Although rain brings much relief to the scorched earth, it also brings a few undesirable things with it, such as mosquitoes and ants. Just to name two. Like it or not, we have to take the good with the bad.
It seems to me that there has been an unusually high population of mosquitoes this summer. Of course, our rain showers do contribute to their happiness and wellbeing. There are a few things that we can do to lessen the mosquito population in our yards.
First of all, let's think about how we get these pesky creatures. Mama mosquito wants to lay eggs in damp or wet areas, whether it be a pond, birdbath, any type of empty container or just damp wet grass. All these areas and more will suffice.
Your best option to rid your yard of mosquitoes will be prevention. This means you want to rid your landscape of all possible breeding spots. Keep the lawn mowed and try to empty anything that can hold water on a regular basis, especially after a rain.
There is a product that can be put in standing water (birdbaths, ponds etc.) that kills only mosquito larvae. You will usually find this product under the name of Mosquito Dunks or Mosquito Bits. Keep this product in all standing water to keep out mosquitoes. It is safe for all other animals, fish, bugs and humans.
Another problem we have when we have periods of rain, are ants. The rain seems to disrupt their mounds, tunnels and life style in general. You'll find them everywhere in your yard and often times indoors, as well. I've been noticing lots of crazy ants. They seems to be everywhere.
Fortunately, they don't bite, but can still be very annoying. These ants always act like they have had several cups of espresso. They run around at top speed in a very erratic fashion, unlike other ants.

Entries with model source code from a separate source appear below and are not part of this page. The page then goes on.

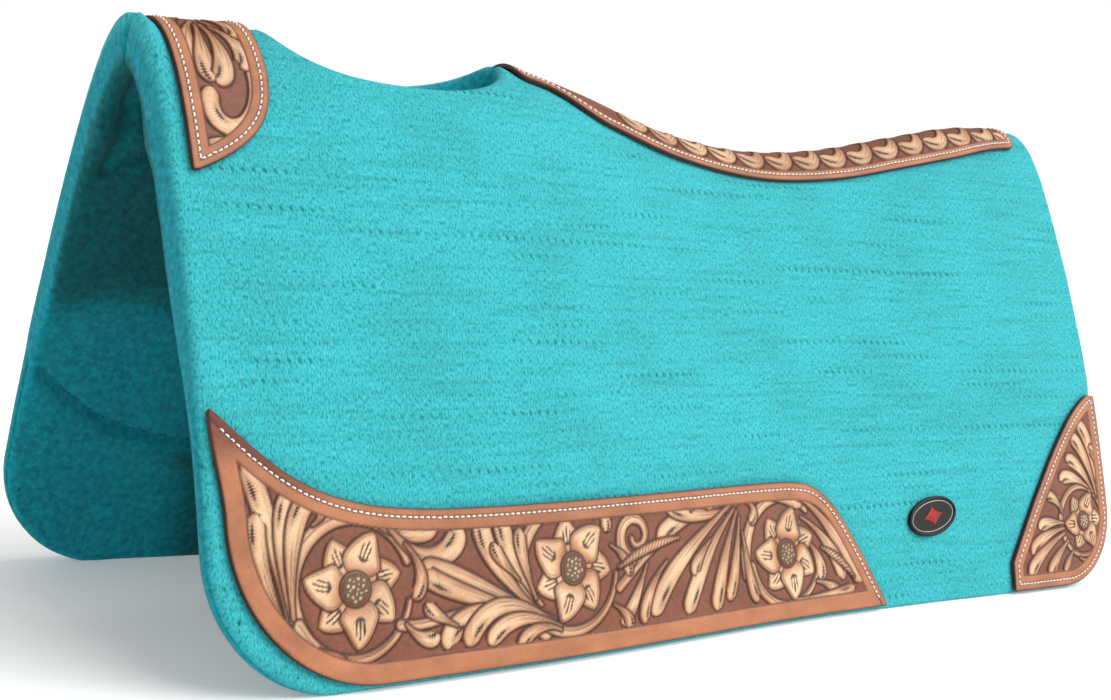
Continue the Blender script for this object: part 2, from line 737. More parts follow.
def carve_front_wear(x, up, edge):
    """Three flowers in ring stems, with fans of curling leaves between them."""
    c = Carving(x, up, edge, FRAME_INSET)
    flowers = [((84, 56), 28, 12), ((238, 55), 28, -8), ((434, 47), 27, 20)]
    stems = [
        (arc((84, 56), (41, 37), 215, 20), 8.5), (arc((84, 56), (40, 36), 205, 345), 6.0),
        (bezier([(112, 34), (140, 28), (175, 52), (222, 26)]), 4.5),
        (arc((238, 55), (42, 37), 235, 60), 8.5), (arc((238, 55), (39, 35), 215, 350), 6.0),
        (bezier([(275, 40), (305, 62), (340, 84), (388, 84)]), 4.5),
        (arc((434, 47), (41, 36), 195, 50), 7.5), (arc((434, 47), (36, 33), 190, 330), 5.5),
        (arc((292, 70), (15, 4), 250, -160), 6.5),
    ]
    leaves = [
        [(43, 38), (36, 84), (27, 124), 9.5], [(44, 42), (36, 82), (42, 108), 7.5],
        [(45, 44), (42, 90), (55, 108), 9.0], [(41, 38), (26, 66), (22, 96), 8.5],
        [(94, 94), (116, 80), (137, 82), 8.5], [(108, 88), (136, 52), (158, 78), 10.5],
        [(216, 28), (170, 50), (132, 68), 8.5], [(208, 34), (178, 56), (167, 84), 9.5],
        [(212, 36), (194, 56), (182, 86), 9.0], [(212, 30), (168, 42), (129, 56), 8.5],
        [(196, 52), (186, 62), (178, 70), 6.0], [(208, 40), (200, 60), (196, 78), 6.5],
        [(220, 25), (158, 50), (140, 24), 9.5], [(222, 24), (186, 48), (168, 38), (156, 18), 9.0],
        [(226, 22), (200, 34), (182, 30), (172, 17), 8.0], [(226, 20), (210, 28), (194, 17), 6.5],
        [(116, 34), (124, 24), (134, 22), 7.0], [(60, 26), (70, 22), (76, 17), 5.0],
        [(258, 84), (266, 90), (270, 78), 6.5], [(270, 66), (282, 60), (286, 50), 6.0],
        [(386, 84), (350, 86), (313, 72), 9.0], [(388, 82), (360, 74), (330, 80), (322, 88), 8.0],
        [(384, 84), (352, 66), (318, 48), (303, 20), 9.5], [(386, 80), (360, 60), (346, 40), (333, 18), 9.0],
        [(388, 78), (372, 52), (368, 36), (360, 17), 8.5], [(390, 74), (384, 48), (378, 24), 7.5],
        [(392, 64), (394, 40), (398, 20), 6.5], [(360, 62), (350, 54), (341, 46), 6.5],
        [(300, 52), (290, 34), (280, 18), 7.0], [(318, 52), (300, 40), (292, 20), 6.5],
        [(344, 82), (352, 88), (364, 86), 5.5], [(410, 84), (430, 88), (452, 82), 7.0],
        [(450, 84), (474, 74), (492, 46), (508, 22), 9.5], [(452, 70), (476, 58), (492, 30), 8.0],
        [(456, 54), (468, 42), (470, 30), 7.5], [(462, 26), (474, 24), (486, 17), 6.5],
        [(440, 16), (470, 14), (498, 16), 5.5], [(398, 84), (410, 80), (404, 70), 6.0],
        [(118, 78), (134, 62), (126, 48), 6.5], [(60, 92), (72, 98), (62, 104), 6.0],
        [(150, 30), (142, 34), (130, 40), 6.0], [(270, 30), (282, 24), (284, 17), 6.0],
    ]
    ropes = [([(276, 52), (300, 64), (330, 66)], 6.0), ([(470, 48), (486, 42), (500, 26)], 5.5)]
    for line, width in stems:
        c.stem(line, width)
    c.leaves(leaves)
    for points, width in ropes:
        c.rope(bezier(points), width)
    for centre, radius, turn in flowers:
        c.flower(centre, radius * 1.1, 7, turn)
    return c.finish()


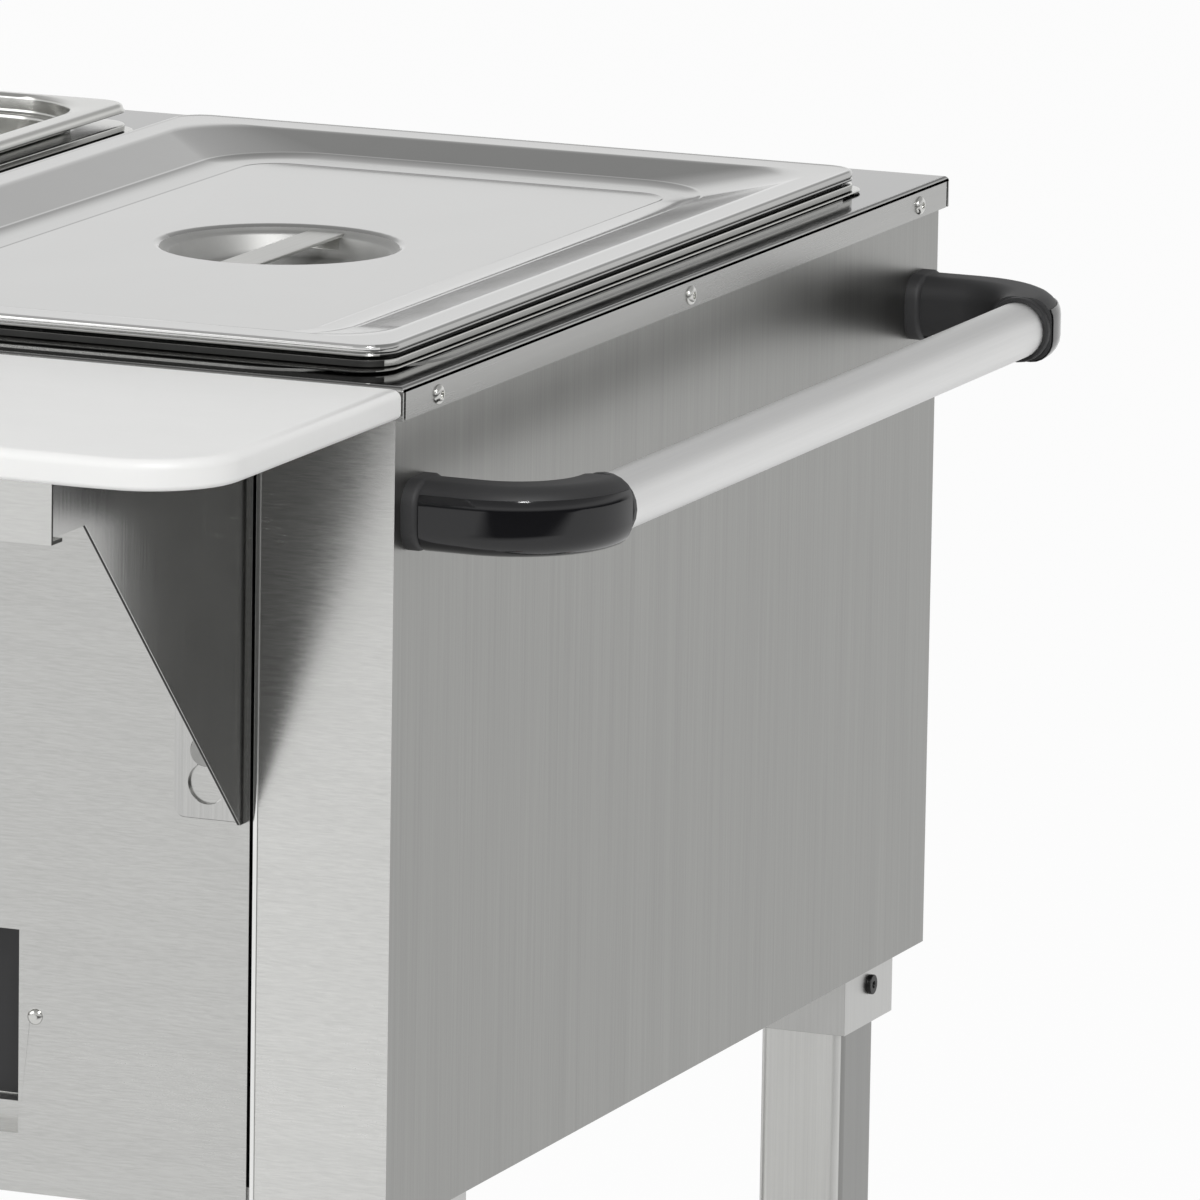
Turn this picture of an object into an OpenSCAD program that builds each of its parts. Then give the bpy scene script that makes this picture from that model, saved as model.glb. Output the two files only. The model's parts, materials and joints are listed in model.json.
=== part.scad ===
// Three-well mobile steam table with a cutting board shelf and a push bar.
// X runs along the table with the push bar at +X, the servers stand at -Y, +Z is up.
// The origin is on the floor, under the middle of the outer box.

/* [Table top] */
// Distance from an end opening to the end of the table top
end_margin = 30.5; // [28:0.5:60]
// Distance from the openings to the front lip
front_margin = 32; // [28:1:60]
// Distance from the openings to the back lip
back_margin = 67; // [40:1:100]
// Working height, floor to table top
table_h = 864; // [840:4:920]
// Thickness of the table top sheet
top_t = 1.2; // [1:0.1:2]
// Height of the turned-down lips
lip_h = 14; // [12:1:20]
// Width of the open slit where two lips meet
lip_slit = 1.8; // [1:0.2:3]
// Height of the raised border round each opening
border_h = 0.6; // [0.4:0.1:1.5]
// Width of the raised border round each opening
border_w = 19; // [18:0.5:20.5]

/* [Cabinet] */
// Height of the cabinet, table top included
cabinet_h = 352; // [330:2:380]
// Thickness of the cabinet sheets
panel_t = 1.2; // [0.8:0.1:1.5]
// How far the side panels stand behind the side lips
side_inset = 4; // [3:0.5:8]
// How far the front and back panels stand behind their lips
front_inset = 2; // [1.7:0.1:4]
// Width of the corner posts that the side panels turn round
post_w = 61; // [55:1:75]
// Width of the seam between a post and the front panel
seam_w = 1.5; // [1:0.1:3]
// Depth of the folded side edges of the front and back panels
fold_d = 12; // [8:1:15]
// How far the cabinet floor lies above the bottom edges
floor_rise = 12; // [10:1:16]

/* [Wells] */
// Distance between neighbouring wells
well_pitch = 356; // [350:1:362]
// Width of an opening in the table top
opening_w = 307; // [306:0.5:309]
// Depth of an opening in the table top
opening_d = 511; // [510:0.5:513]
// Corner radius of an opening
opening_r = 46; // [44:0.5:47]
// Depth of a well box below the table top
well_h = 200; // [190:2:215]
// Thickness of the well box sheet
well_t = 1; // [0.8:0.1:1.5]
// Room between an opening and the wall of its well box
well_gap = 5; // [3:0.5:7]

/* [Heating elements] */
// Radius of the heating tube
element_r = 4; // [3:0.5:5]
// Height of the heating tube above the well floor
element_rise = 20; // [18:1:28]
// Radius of the hairpin bends
bend_r = 30; // [24:1:34]
// Length of the straight runs
run_l = 300; // [240:10:360]
// Radius of the collars where the tube passes the well floor
collar_r = 8; // [7:0.5:10]
// Thickness of the collars and nuts
collar_t = 3; // [2:0.5:5]

/* [Spillage pans] */
// Width over the flange
spill_w = 334; // [333:0.5:338]
// Depth over the flange
spill_d = 540; // [534:1:546]
// Thickness of the spillage pan sheet
spill_t = 0.9; // [0.7:0.1:1.2]
// Inside depth of a spillage pan
spill_h = 150; // [130:5:160]
// Gap between an opening and the pan wall in it
spill_gap = 1; // [0.6:0.1:1.5]

/* [Food pans] */
// Width of pans and lids over the rim
pan_w = 331; // [328:0.5:332]
// Depth of pans and lids over the rim
pan_d = 526; // [524:0.5:528]
// Corner radius of pans and lids
pan_r = 28; // [22:1:30]
// Thickness of the pan and lid sheet
pan_t = 1; // [0.8:0.1:1.2]
// Height of the rolled rim of a food pan
pan_rim_h = 3.4; // [2.4:0.1:4]
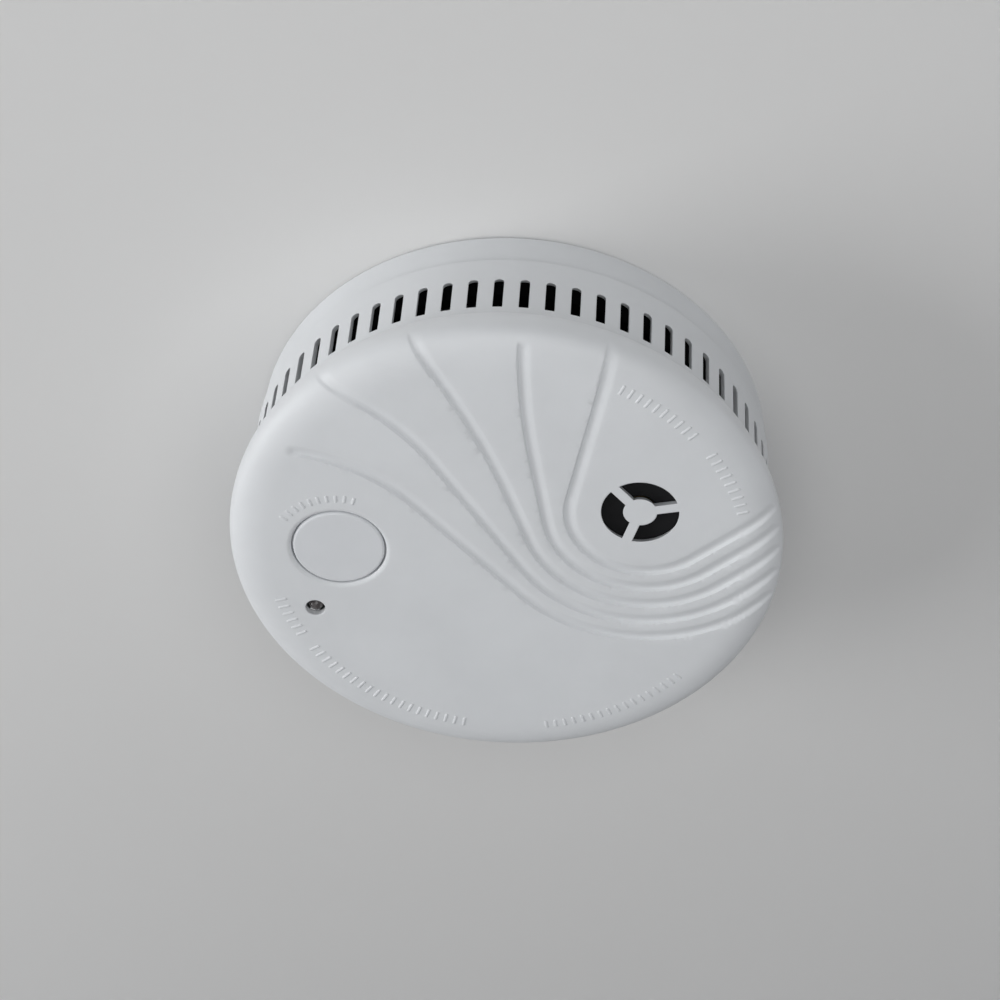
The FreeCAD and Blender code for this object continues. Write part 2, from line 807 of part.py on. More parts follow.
def piezo_contact(name, offset, low):
    """Spring finger between the board and the piezo disc: a foot, a leaf and a tip."""
    high = "-board_top - board_thick"
    foot = box(name + "_foot", ("4", "1.6", "0.3"), (f"sounder_x + {offset}", "sounder_y", high + " - 0.3"))
    leaf = box(name + "_leaf", ("0.3", "1.6", f"horn_ledge - board_top - board_thick - {low}"),
               (f"sounder_x + {offset} + 3.7", "sounder_y", f"-horn_ledge + {low}"))
    tip = box(name + "_tip", ("2", "1.6", "0.3"),
              (f"sounder_x + {offset} + 2", "sounder_y", f"-horn_ledge + {low}"))
    return label(fuse(name + "_fused", [foot, leaf, tip]), name)


# ---------------------------------------------------------------- battery and contacts


def battery():
    block = box("battery_block", ("battery_length", "battery_width", "battery_thick"),
                ("battery_left", "battery_y - 0.5*battery_width", "-battery_top - battery_thick"))
    doc.recompute()
    rounded = doc.addObject("Part::Fillet", "battery_rounded")
    rounded.Base = block
    radius = number("battery_corner")
    along = [index for index, edge in enumerate(block.Shape.Edges, start=1)
             if abs(abs(edge.tangentAt(edge.FirstParameter).x) - 1.0) < 1e-6]
    rounded.Edges = [(index, radius, radius) for index in along]
    return label(rounded, "battery")


def along_x(name, radius, length, x, y):
    """Round piece on the battery's middle level, pointing along +X."""
    piece = doc.addObject("Part::Cylinder", name)
    piece.Radius = radius
    piece.Height = length
    level = -number("battery_top + 0.5*battery_thick")
    piece.Placement = Placement(Vector(x, y, level), Rotation(Vector(0, 1, 0), 90))
    return piece


def battery_stud(name, radius, side):
    x = number("battery_left + battery_length")
    y = number("battery_y") + side * 0.5 * number("stud_pitch")
    return label(along_x(name, radius, number("stud_length"), x, y), name)


def terminal_block():
    """Insulating block at the bay's end that carries the two battery contacts."""
    near = "battery_left + battery_length + stud_length + 1.2"
    length = "bay_right - battery_left - battery_length - stud_length - 3.8"
    block = box("terminal_body", (length, "25", "12"),
                (near, "battery_y - 12.5", "-battery_top - 0.5*battery_thick - 6"))
    bores = []
    for side in (-1, 1):
        y = number("battery_y") + side * 0.5 * number("stud_pitch")
        bores.append(along_x("rivet_bore", number("rivet_radius"), 4.0, number(near) - 1.2, y))
    return label(cut("terminal_cut", block, fuse("rivet_bores", bores)), "terminal_block")


def battery_contact(name, side):
    """Snap disc against the battery's stud, with a blade behind the block down to the board."""
    x = number("battery_left + battery_length + stud_length")
    y = number("battery_y") + side * 0.5 * number("stud_pitch")
    disc = along_x(name + "_disc", 4.0, 1.2, x, y)
    drop = "board_top + board_thick + 5 - battery_top - 0.5*battery_thick"
    blade = box(name + "_blade", ("0.8", "4", drop),
                ("bay_right - 2.4", f"battery_y + {side}*0.5*stud_pitch - 2", "-board_top - board_thick - 1"))
    rivet = along_x(name + "_rivet", number("rivet_radius"), number("bay_right - 2") - x, x, y)
    return label(fuse(name + "_fused", [disc, blade, rivet]), name)


# ---------------------------------------------------------------- screws


def screw(name, x, y, seat, length, shank):
    """Pan-head screw pointing down, its head's lower face at the seat depth."""
    head = cylinder(name + "_head", "head_radius", "1.6", x, y, seat)
    shaft = cylinder(name + "_shank", shank, length + " + 0.2", x, y, f"{seat} - {length}")
    return fuse(name, [head, shaft])


def housing_screws():
    screws = []
    for angle in BOSS_ANGLES:
        x, y = boss_place(angle)
        screws.append(screw("housing_screw", x, y, "-boss_top + 2", "10", "pilot_radius"))
    return group("housing_screws", screws)


def board_screws():
    screws = []
    for x, y in BOARD_SCREWS:
        head = cylinder("board_screw_head", "head_radius", "1.5",
                        str(x), str(y), "-board_top - board_thick - 1.5")
        shaft = cylinder("board_screw_shank", "0.8*pilot_radius", "8",
                         str(x), str(y), "-board_top - board_thick - 0.2")
        screws.append(fuse("board_screw", [head, shaft]))
    return group("board_screws", screws)


# ---------------------------------------------------------------- assembly

NODES = [
    mounting_base(),
    rear_housing(),
    front_cover(),
    test_button(),
    button_spring(),
    test_switch(),
    switch_plunger(),
    indicator_led(),
    led_spacer(),
    circuit_board(),
    detector_chip(),
    storage_capacitor(),
    horn_inductor(),
    resistors(),
    ceramic_capacitors(),
    chamber_base(),
    chamber_cover(),
    insect_screen(),
    lying_device("ir_emitter", 2.5, 6.0, 200.0, 14.0),
    lying_device("photodiode", 2.0, 3.0, 335.0, 13.0),
    horn_housing(),
    piezo_disc(),
    piezo_ceramic(),
    piezo_contact("piezo_contact_centre", "-4", "2*piezo_thick"),
    piezo_contact("piezo_contact_edge", "8", "piezo_thick"),
    battery(),
    battery_stud("battery_stud_positive", 2.85, 1),
    battery_stud("battery_stud_negative", 3.9, -1),
    terminal_block(),
    battery_contact("battery_contact_positive", 1),
    battery_contact("battery_contact_negative", -1),
    housing_screws(),
    board_screws(),
]

doc.recompute()
for item in doc.Objects:
    if "Invalid" in item.State or "Error" in item.State:
        raise RuntimeError(f"{item.Name} ({item.Label}) failed: {item.State}")

os.makedirs("parts", exist_ok=True)
for node in NODES:
    shape = node.Shape
    if shape.isNull() or not shape.isValid():
        raise RuntimeError(f"{node.Label} has no valid shape")
    shape.exportStep(f"parts/{node.Label}.step")
    print(f"{node.Label}: {len(shape.Solids)} solid(s), {shape.Volume:.1f} mm3")
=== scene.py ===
import json
import math

import bmesh
import bpy
import numpy as np
from mathutils import Matrix, Vector
from mathutils.geometry import delaunay_2d_cdt


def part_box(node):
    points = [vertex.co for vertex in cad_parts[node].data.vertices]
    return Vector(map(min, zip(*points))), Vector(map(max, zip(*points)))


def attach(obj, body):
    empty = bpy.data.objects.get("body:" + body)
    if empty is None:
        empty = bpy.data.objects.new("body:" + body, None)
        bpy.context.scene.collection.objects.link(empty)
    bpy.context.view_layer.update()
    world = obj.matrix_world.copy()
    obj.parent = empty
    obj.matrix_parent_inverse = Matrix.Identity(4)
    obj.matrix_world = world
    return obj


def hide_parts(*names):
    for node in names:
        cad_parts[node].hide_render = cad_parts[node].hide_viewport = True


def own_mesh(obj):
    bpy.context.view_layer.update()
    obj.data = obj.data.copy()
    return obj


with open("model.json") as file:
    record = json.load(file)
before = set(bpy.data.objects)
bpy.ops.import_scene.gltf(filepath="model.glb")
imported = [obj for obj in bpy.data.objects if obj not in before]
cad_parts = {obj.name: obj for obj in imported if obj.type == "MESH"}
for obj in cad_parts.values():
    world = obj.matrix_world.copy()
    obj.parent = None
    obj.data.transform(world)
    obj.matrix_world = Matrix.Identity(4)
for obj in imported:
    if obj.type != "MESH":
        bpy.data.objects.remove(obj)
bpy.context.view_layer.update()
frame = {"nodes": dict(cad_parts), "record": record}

# A ceiling smoke alarm seen from below. Its sizes are in millimetres and degrees, the stage, lights
# and camera are in metres, and places come from the frame's nodes.
MM = 0.001
nodes = frame["nodes"]


def middle(name):
    """Centre of a CAD node at rest, in millimetres."""
    low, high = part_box(name)
    return (low + high) * 0.5 / MM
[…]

I find that indoors, these ants are easily killed by using a product made of different herbal oils. It has a pleasant smell that is not offensive. This product is not a bait and will only kill worker ants. It is not taken back to the queens. I do have to reapply every week or so if the ants persist. Keep in mind that when it comes to ants you usually only see 10 percent of any one colony's population. The rest of the ant colony stays underground working and producing more ants.
For outdoor ant problems in the landscape, you can apply dry molasses to the entire yard along with some beneficial nematodes. Applying dried molasses at the rate of 10-20 pounds per 1,000 sq. ft. will stimulate the beneficial microorganisms, as well as provide them with a food source.
It will also provide the soil with sulfur, potash, carbon and many trace minerals and help to get rid of ants. You can also treat individual mounds with organic ant baits that contain, conserve or drench ant mounds with liquid molasses and orange oil.